Although celebrity endorsement matters to some extent and is great for exposure according to Velden, she never gives her jewelry away to celebrities in the hope that they will wear it.
There is one more praiseworthy project “Auverture” which Van der Velden launched along with her husband to make the experience of buying jewelry online quite a memorable one. Though she has worked with a lot of great online retailers, she couldn’t find an online retailer where she could freely express the stories behind her pieces. “This was something I really missed in selling pieces online. After all, behind every scintillating piece there is an intriguing tale to tell. We wanted to create a platform where we could share the stories behind the jewelry designers and their jewelry. When somebody buys a piece, they could experience a lot of different emotions with it,” she said. “This way, we try to give the consumers the same experience they would have when buying a piece in a store, and try to exceed this experience with super interesting content.”

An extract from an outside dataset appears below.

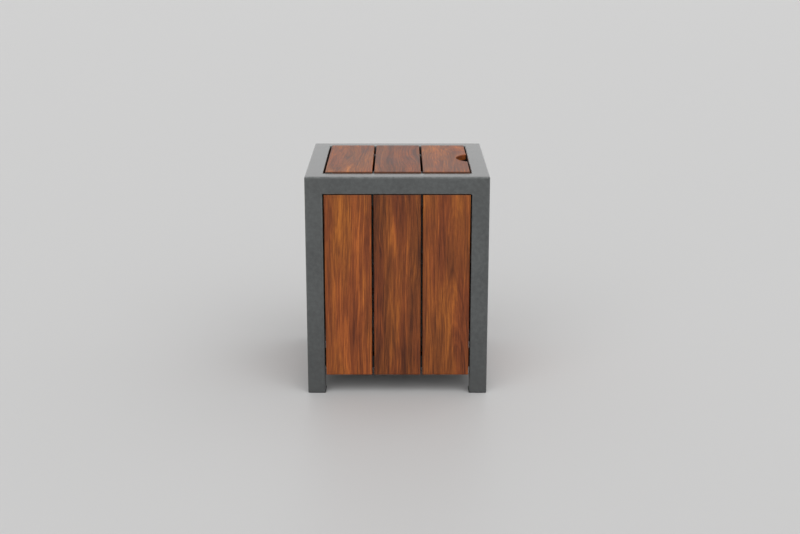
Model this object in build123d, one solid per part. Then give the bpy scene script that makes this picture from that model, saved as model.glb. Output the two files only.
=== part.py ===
from build123d import *
import os

# Square litter bin: a welded frame of square tube, panels of three hardwood boards on its four sides,
# an inset lid of three boards that turns on a pin at the front and rear of its left edge, and a
# galvanised liner that lifts out. Millimetres. The origin is on the floor under the middle of the
# bin, +X is to its right, -Y is its front and +Z is up.

# Overall sizes
width = 600.0
depth = 600.0
height = 744.0

# Frame tube, and the bars that carry the boards
tube = 60.0
tube_wall = 3.0
tube_radius = 5.0
slat_rail_height = 40.0
slat_rail_thickness = 5.0
slat_rail_top_gap = 4.0
slat_rail_lift = 20.0

# Feet
glide_flange = 4.0
glide_spigot = 14.0
glide_edge = 2.5
glide_inset = 0.3
glide_hole_r = 8.0
foot_plate_thickness = 8.0
foot_plate_gap = 1.0
anchor_hole_r = 6.0

# Side boards
boards_per_panel = 3
board_thickness = 20.0
board_gap = 7.0
board_side_gap = 2.0
board_top_gap = 2.0
board_recess = 3.0
board_edge = 2.5
panel_lift = 64.0

# Lid
lid_board_thickness = 20.0
lid_proud = 2.0
lid_gap_hinge = 4.5
lid_gap_free = 2.5
lid_gap_end = 3.5
lid_bar_width = 40.0
lid_bar_thickness = 6.0
lid_bar_inset = 86.5
lid_bar_end_gap = 30.5
notch_radius = 75.0
notch_depth = 36.0
notch_edge = 2.0

# Lid pivots
pivot_drop = 10.0
pivot_inset = 12.0
pin_r = 4.0
pin_clearance = 0.05
pin_reach = 13.0
bush_wall = 2.0
bush_flange_r = 9.0
bush_flange = 1.5
bush_lip = 3.0
bracket_width = 24.0
bracket_ear = 3.0
bracket_leg = 4.0
bracket_length = 58.0
bracket_cover = 3.0
bracket_fit = 0.2

# Lid rests on the right rail
rest_length = 40.0
rest_reach = 25.0
rest_wall = 3.0
rest_inset = 86.5
buffer_r = 8.0
buffer_height = 4.0
buffer_gap = 0.3

# Base
bearer_size = 30.0
bearer_wall = 3.0
tray_wall = 2.0
tray_margin = 8.0
tray_fold = 20.0
tray_height = 110.0
tray_drain_r = 5.0
tray_bolt_inset = 28.0
stop_length = 40.0
stop_height = 20.0
stop_wall = 2.0
stop_gap = 1.0

# Liner
liner_margin = 45.0
liner_wall = 1.5
liner_corner = 20.0
liner_headroom = 80.0
liner_standing_gap = 0.3
liner_rim = 7.0
liner_rim_lip = 12.0
liner_drain_r = 4.0

# Liner handles
wire_r = 4.0
wire_clearance = 0.06
handle_drop = 40.0
handle_offset = 12.0
handle_span = 116.0
handle_reach = 50.0
handle_shoulder = 8.0
handle_corner = 14.0
trunnion_length = 24.0
saddle_width = 13.0
saddle_height = 44.0
saddle_plate = 2.0
saddle_nose_r = 6.5
rivet_pitch = 30.0

# Fasteners
screw_r = 2.4
screw_head_r = 5.0
screw_head = 3.0
screw_length = 19.0
screw_fit = 0.05
screw_hole_r = 2.8
bolt_r = 3.0
bolt_head_r = 5.5
bolt_head = 3.0
bolt_fit = 0.3
nut_across = 10.0
nut_height = 5.0
rivet_r = 2.0
rivet_head_r = 3.5
rivet_head = 1.4

# Places that follow from the sizes above
opening_x = width - 2 * tube
opening_y = depth - 2 * tube
rail_under = height - tube
leg_x = (width - tube) / 2
leg_y = (depth - tube) / 2
board_back = board_recess + board_thickness
slat_rail_back = board_back + slat_rail_thickness
lid_top = height + lid_proud
lid_under = lid_top - lid_board_thickness
lid_left = -opening_x / 2 + lid_gap_hinge
lid_right = opening_x / 2 - lid_gap_free
lid_end_y = opening_y / 2 - lid_gap_end
pivot_x = lid_left + pivot_inset
pivot_z = height - pivot_drop
lid_bar_y = opening_y / 2 - lid_bar_inset
liner_x = opening_x - 2 * liner_margin
liner_y = opening_y - 2 * liner_margin
liner_bottom = tray_height + liner_standing_gap
liner_top = lid_under - lid_bar_thickness - liner_headroom
handle_x = liner_x / 2 + handle_offset
handle_z = liner_top - handle_drop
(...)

In the upcoming years, there are lots of new projects waiting to be unveiled by Van der Velden. “I never sit still, so there will be a lot of inspirational collaborations. Of course I will add new collections to our jewelry line,” she said. “Everything about it gives me energy, inspiration and serenity to live my life in the most meaningful way.”
Alongside the jewelry business, she has also put together an art exhibition called “BIBIMICHELE” with her mother. With her endless energy, she is just unstoppable. “I’m working on bringing in new handmade jackets that I design on my own,” she said.